- Goal: Look through the lines below and state how many hold the word "that". Write only the number.

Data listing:
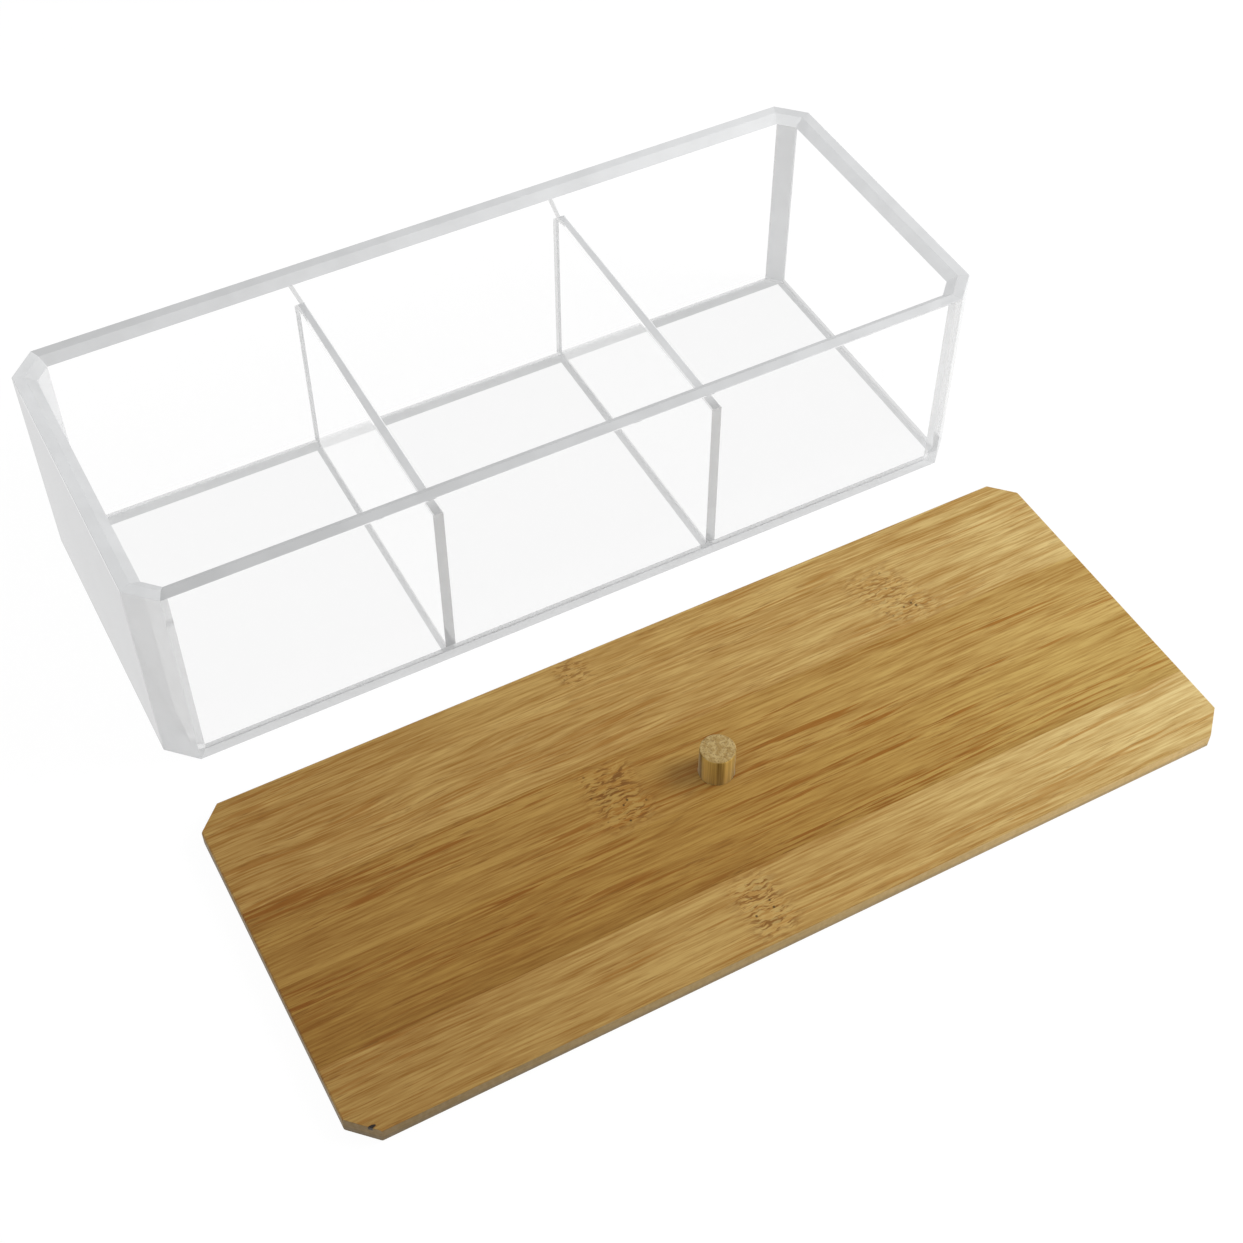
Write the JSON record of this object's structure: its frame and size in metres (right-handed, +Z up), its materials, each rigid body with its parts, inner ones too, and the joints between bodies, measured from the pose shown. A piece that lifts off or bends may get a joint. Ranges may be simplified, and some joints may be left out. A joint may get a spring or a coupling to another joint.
{
  "type": "vanity organizer",
  "caption": "Clear acrylic vanity box with clipped corners, dividers that make open compartments, and a flat laminated bamboo lid with a dowel knob that lifts off.",
  "frame": {"origin": "centre of the underside of the clear box, on the table; the lid lies in front of the box on the same table", "axes": "+X along the long side of the box, +Y from the lid towards the back wall, +Z up"},
  "size_m": [0.259, 0.2282, 0.0655],
  "materials": {
    "clear_acrylic": "clear, polished faces and edges",
    "bamboo": "satin lacquer, grain along the lid",
    "bamboo_pale": "satin lacquer, grain along the lid",
    "bamboo_dark": "satin lacquer, grain along the lid",
    "bamboo_dowel": "satin, end grain on top"
  },
  "bodies": {
    "box": {"floor_plate": "clear_acrylic", "front_wall": "clear_acrylic", "back_wall": "clear_acrylic", "left_wall": "clear_acrylic", "right_wall": "clear_acrylic", "corner_front_left": "clear_acrylic", "corner_front_right": "clear_acrylic", "corner_back_left": "clear_acrylic", "corner_back_right": "clear_acrylic", "divider_left": "clear_acrylic", "divider_right": "clear_acrylic"},
    "lid": {"lid_strip_1": "bamboo", "lid_strip_2": "bamboo_pale", "lid_strip_3": "bamboo", "lid_strip_4": "bamboo_dark", "lid_strip_5": "bamboo_pale", "lid_knob": "bamboo_dowel"}
  },
  "joints": [
    {"name": "lid_lift", "type": "slide", "parent": "box", "child": "lid", "axis": [0, 0, 1], "range_m": [0, 0.1]}
  ]
}
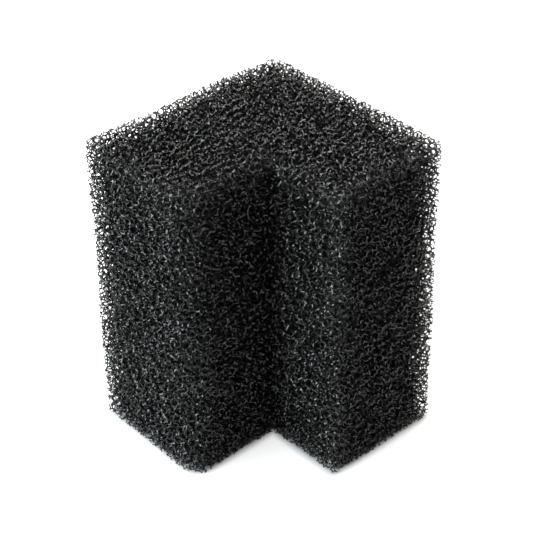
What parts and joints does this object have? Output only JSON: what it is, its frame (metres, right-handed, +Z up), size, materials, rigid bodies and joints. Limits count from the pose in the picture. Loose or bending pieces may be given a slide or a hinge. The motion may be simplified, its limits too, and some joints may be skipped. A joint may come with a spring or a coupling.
{
  "type": "aquarium filter sponge block",
  "caption": "Upright block of coarse black open-cell filter foam with a square corner notch cut through from top to bottom; water is strained as it passes through.",
  "frame": {"origin": "centre of the plan's bounding rectangle, on the base that the block stands on", "axes": "+Z up along the block's height; the notch is cut out of the +X, -Y corner, so one arm runs along -Y and the other along +X"},
  "size_m": [0.054, 0.0556, 0.077],
  "materials": {
    "foam": "black open-cell polyurethane foam, soft, faint gloss on the cell struts"
  },
  "bodies": {
    "root": {"foam_block": "foam"}
  },
  "joints": []
}
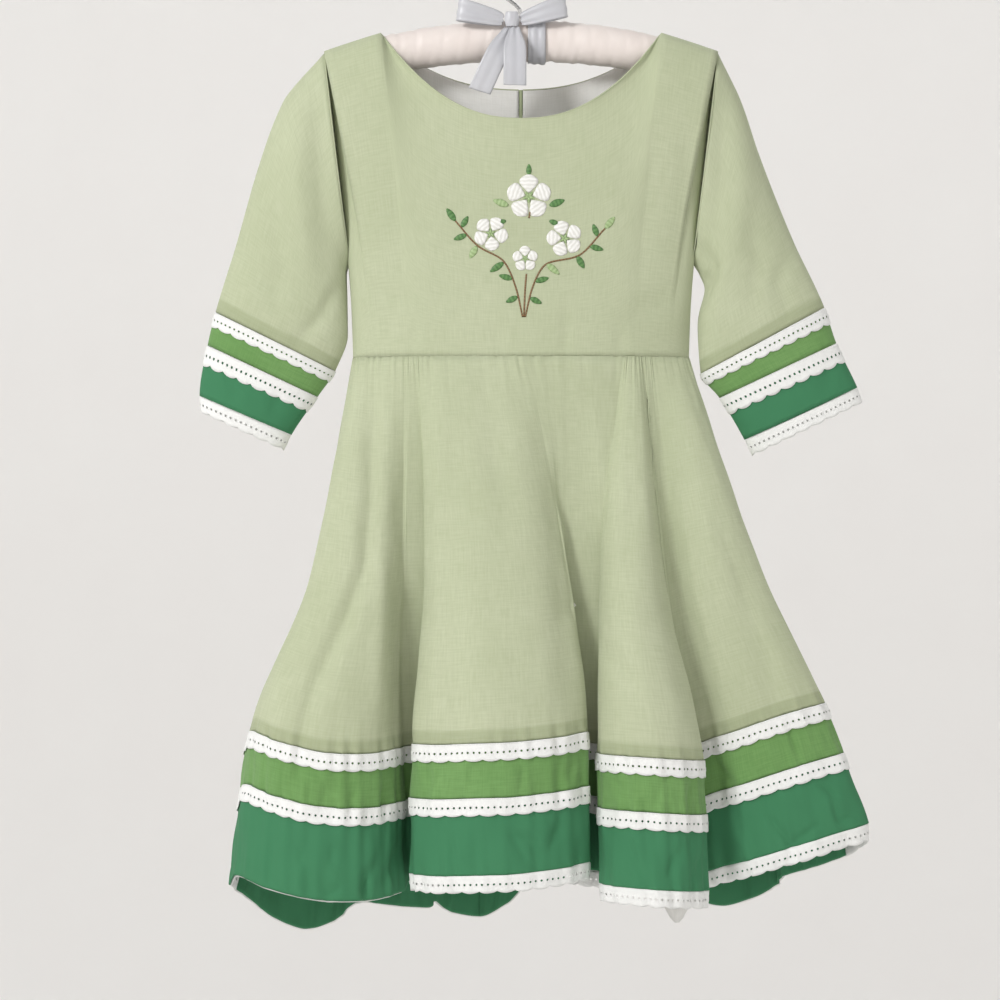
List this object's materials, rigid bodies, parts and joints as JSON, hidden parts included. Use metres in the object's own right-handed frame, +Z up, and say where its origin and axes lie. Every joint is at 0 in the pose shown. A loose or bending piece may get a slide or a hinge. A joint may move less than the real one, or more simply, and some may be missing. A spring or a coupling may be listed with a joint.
{
  "type": "girl's dress on a padded hanger",
  "caption": "Girl's sage green twirl dress with three-quarter sleeves, deep folds, green hem bands and white lace, hung on a padded satin hanger tied with a ribbon bow.",
  "frame": {"origin": "inside the crook of the hanger's hook, where a rail carries it", "axes": "+Z up, -Y the dress's front, +X the viewer's right"},
  "size_m": [0.5327, 0.1443, 0.7903],
  "materials": {
    "sage_cotton": "matt cotton lawn",
    "leaf_cotton": "matt cotton",
    "emerald_cotton": "matt cotton",
    "lace": "eyelet cotton lace",
    "lining": "matt cotton",
    "zip_chain": "nylon coil",
    "padding_satin": "satin",
    "ribbon": "satin",
    "steel": "bright wire"
  },
  "bodies": {
    "dress": {"bodice_back_left": "sage_cotton", "bodice_back_right": "sage_cotton", "bodice_front": "sage_cotton", "bow_knot": "ribbon", "bow_loop_left": "ribbon", "bow_loop_right": "ribbon", "bow_tail_left": "ribbon", "bow_tail_right": "ribbon", "bow_wrap": "ribbon", "hanger_hook": "steel", "hanger_pad": "padding_satin", "neck_facing_back_left": "lining", "neck_facing_back_right": "lining", "skirt_back_left": "sage_cotton", "skirt_back_right": "sage_cotton", "skirt_band_lower_back_left": "emerald_cotton", "skirt_band_lower_back_right": "emerald_cotton", "skirt_band_lower_front": "emerald_cotton", "skirt_band_upper_back_left": "leaf_cotton", "skirt_band_upper_back_right": "leaf_cotton", "skirt_band_upper_front": "leaf_cotton", "skirt_front": "sage_cotton", "skirt_lace_hem_back_left": "lace", "skirt_lace_hem_back_right": "lace", "skirt_lace_hem_front": "lace", "skirt_lace_middle_back_left": "lace", "skirt_lace_middle_back_right": "lace", "skirt_lace_middle_front": "lace", "skirt_lace_upper_back_left": "lace", "skirt_lace_upper_back_right": "lace", "skirt_lace_upper_front": "lace", "skirt_lining": "lining", "sleeve_band_lower_left": "emerald_cotton", "sleeve_band_lower_right": "emerald_cotton", "sleeve_band_upper_left": "leaf_cotton", "sleeve_band_upper_right": "leaf_cotton", "sleeve_lace_hem_left": "lace", "sleeve_lace_hem_right": "lace", "sleeve_lace_lower_left": "lace", "sleeve_lace_lower_right": "lace", "sleeve_lace_upper_left": "lace", "sleeve_lace_upper_right": "lace", "sleeve_left": "sage_cotton", "sleeve_right": "sage_cotton", "zip_chain": "zip_chain", "zip_slider": "steel"},
    "pull_tab": {"zip_pull": "steel"}
  },
  "joints": [
    {"name": "pull_tab_hinge", "type": "hinge", "parent": "dress", "child": "pull_tab", "pos_m": [0, 0.0306, -0.1077], "axis": [1, 0, 0], "range_deg": [0, 150]}
  ]
}
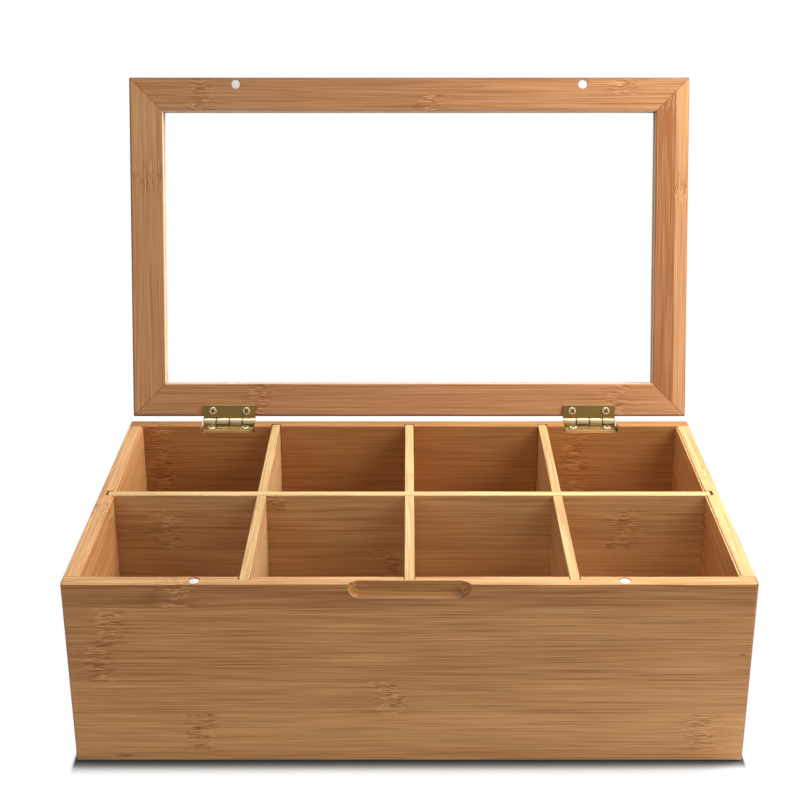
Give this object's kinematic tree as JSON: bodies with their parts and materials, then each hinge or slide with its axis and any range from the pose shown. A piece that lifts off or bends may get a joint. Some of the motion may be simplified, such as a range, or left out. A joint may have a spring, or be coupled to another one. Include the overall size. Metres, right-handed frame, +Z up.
{
  "type": "tea bag organizer box",
  "caption": "Long bamboo keeper box with a grid of open bays, finger notch, brass hinges, magnet catches and a framed clear lid standing open.",
  "frame": {"origin": "middle of the box's underside, on the surface that it stands on", "axes": "+X to the right along the length, +Y to the back, where the hinges are, +Z up; the front with the finger notch faces -Y"},
  "size_m": [0.32, 0.2695, 0.2811],
  "materials": {
    "bamboo_wall": "clear lacquered bamboo, satin",
    "bamboo_base": "clear lacquered bamboo, satin",
    "bamboo_divider": "clear lacquered bamboo, satin",
    "bamboo_lid": "clear lacquered bamboo, satin",
    "clear_pane": "clear, polished",
    "hinge_brass": "polished",
    "magnet_nickel": "nickel plated, bright"
  },
  "bodies": {
    "box": {"front_panel": "bamboo_wall", "back_panel": "bamboo_wall", "left_side": "bamboo_wall", "right_side": "bamboo_wall", "base_panel": "bamboo_base", "long_divider": "bamboo_divider", "left_divider": "bamboo_divider", "centre_divider": "bamboo_divider", "right_divider": "bamboo_divider", "left_box_magnet": "magnet_nickel", "right_box_magnet": "magnet_nickel", "left_box_leaf": "hinge_brass", "right_box_leaf": "hinge_brass", "left_hinge_pin": "hinge_brass", "right_hinge_pin": "hinge_brass", "box_screw_1": "hinge_brass", "box_screw_2": "hinge_brass", "box_screw_3": "hinge_brass", "box_screw_4": "hinge_brass"},
    "lid": {"lid_front_rail": "bamboo_lid", "lid_rear_rail": "bamboo_lid", "lid_left_stile": "bamboo_lid", "lid_right_stile": "bamboo_lid", "lid_window": "clear_pane", "left_lid_magnet": "magnet_nickel", "right_lid_magnet": "magnet_nickel", "left_lid_leaf": "hinge_brass", "right_lid_leaf": "hinge_brass", "lid_screw_1": "hinge_brass", "lid_screw_2": "hinge_brass", "lid_screw_3": "hinge_brass", "lid_screw_4": "hinge_brass"}
  },
  "joints": [
    {"name": "lid_hinge", "type": "hinge", "parent": "box", "child": "lid", "pos_m": [0, 0.1, 0.0942], "axis": [1, 0, 0], "range_deg": [0, 107.5]}
  ]
}
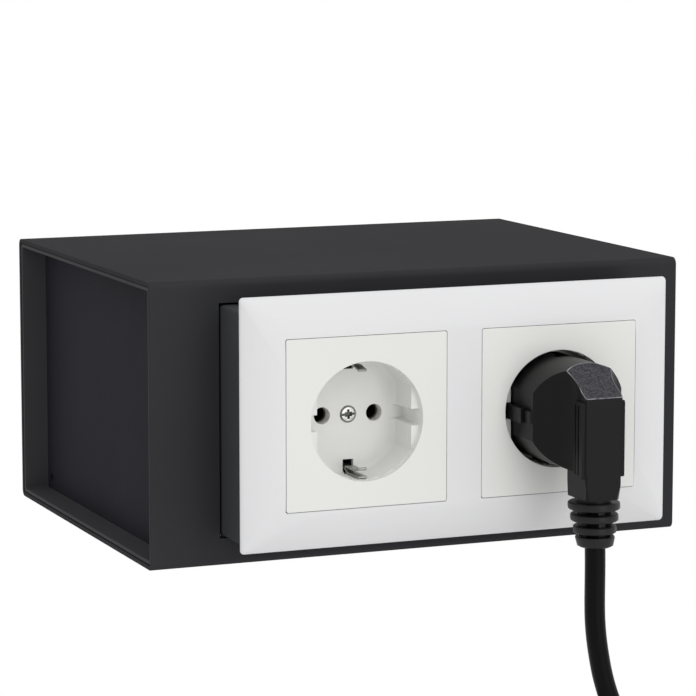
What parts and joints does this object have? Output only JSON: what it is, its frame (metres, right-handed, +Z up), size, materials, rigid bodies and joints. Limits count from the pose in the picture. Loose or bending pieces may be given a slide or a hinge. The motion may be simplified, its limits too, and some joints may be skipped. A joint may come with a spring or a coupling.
{
  "type": "outlet diversion safe",
  "caption": "Wall safe disguised as a double power outlet: a steel casing with a drawer behind the outlet cover, pulled open by the plug and locked by a socket's screw.",
  "frame": {"origin": "centre of the casing's rear outer face, which is bolted to the wall", "axes": "+X to the right seen from the front, +Y back into the wall, +Z up"},
  "size_m": [0.1972, 0.2141, 0.272],
  "materials": {
    "casing": "satin",
    "pan": "satin",
    "tray": "satin",
    "zinc": "satin",
    "cover": "satin",
    "insert": "satin",
    "base": "matte",
    "nickel": "satin",
    "brass": "satin",
    "plug": "satin",
    "cord": "satin",
    "tie": "matte"
  },
  "bodies": {
    "casing": {"casing_sleeve": "casing", "end_pan_left": "pan", "end_pan_right": "pan", "guide_rail_left": "zinc", "guide_rail_right": "zinc", "top_guide_left": "zinc", "top_guide_right": "zinc", "latch_keeper": "zinc", "drawer_stop": "zinc"},
    "drawer": {"drawer_tray": "tray", "drawer_bulkhead": "tray", "cover_frame": "cover", "outlet_insert_left": "insert", "support_plate_left": "zinc", "socket_base_left": "base", "earth_clip_upper_left": "nickel", "earth_clip_lower_left": "nickel", "contact_sleeve_a_left": "brass", "contact_sleeve_b_left": "brass", "plate_screw_lower_left": "zinc", "plate_screw_upper_left": "zinc", "outlet_insert_right": "insert", "support_plate_right": "zinc", "socket_base_right": "base", "earth_clip_upper_right": "nickel", "earth_clip_lower_right": "nickel", "contact_sleeve_a_right": "brass", "contact_sleeve_b_right": "brass", "plate_screw_lower_right": "zinc", "plate_screw_upper_right": "zinc", "centre_screw_right": "nickel", "spindle_bush": "brass"},
    "lock": {"lock_spindle": "nickel", "latch_arm": "zinc", "spindle_nut": "zinc"},
    "plug": {"plug_body": "plug", "plug_pin_left": "nickel", "plug_pin_right": "nickel", "plug_earth_upper": "nickel", "plug_earth_lower": "nickel", "strain_relief": "plug", "cord": "cord", "cord_coil": "cord", "cord_tie": "tie", "connector_relief": "plug", "connector_body": "plug"}
  },
  "joints": [
    {"name": "drawer_slide", "type": "slide", "parent": "casing", "child": "drawer", "axis": [0, -1, 0], "range_m": [-0.0203, 0.086]},
    {"name": "lock_turn", "type": "hinge", "parent": "drawer", "child": "lock", "pos_m": [-0.0321, -0.15, 0.0025], "axis": [0, -1, 0], "range_deg": [0, 90]},
    {"name": "plug_pull", "type": "slide", "parent": "drawer", "child": "plug", "axis": [0, -1, 0], "range_m": [0, 0.04]}
  ]
}
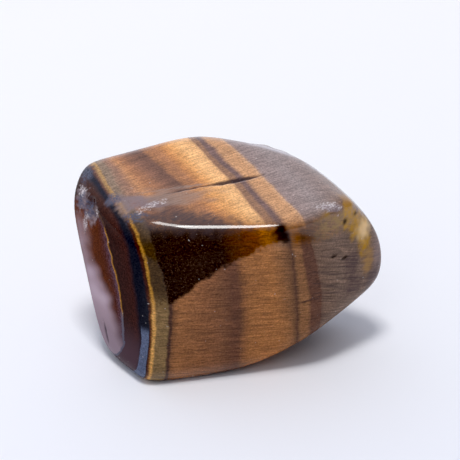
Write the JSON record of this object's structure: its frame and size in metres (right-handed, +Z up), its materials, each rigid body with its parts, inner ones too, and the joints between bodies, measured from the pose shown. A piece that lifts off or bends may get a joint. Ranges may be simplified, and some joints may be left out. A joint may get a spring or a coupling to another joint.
{
  "type": "tumbled tiger's eye stone",
  "caption": "Polished tiger's eye tumble stone: a blocky rounded pebble with golden and brown fibre bands, lying on its flat base.",
  "frame": {"origin": "centre of the stone's outline seen from above, on the flat base that it lies on", "axes": "+X along the stone's length towards its slanted end, -Y out of the long front face, +Z up"},
  "size_m": [0.029, 0.018, 0.0193],
  "materials": {
    "tigers_eye": "polished, with a few worn matte spots"
  },
  "bodies": {
    "root": {"stone": "tigers_eye"}
  },
  "joints": []
}
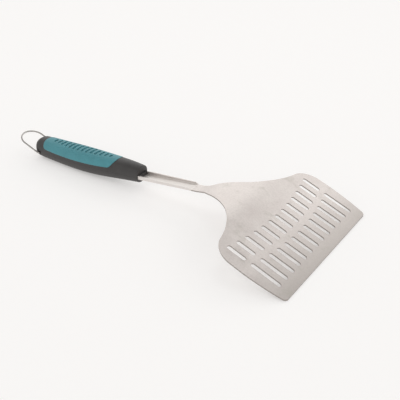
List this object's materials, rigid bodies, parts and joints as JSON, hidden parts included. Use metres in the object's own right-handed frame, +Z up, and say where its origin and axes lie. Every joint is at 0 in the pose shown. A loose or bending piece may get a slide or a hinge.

- In response: 7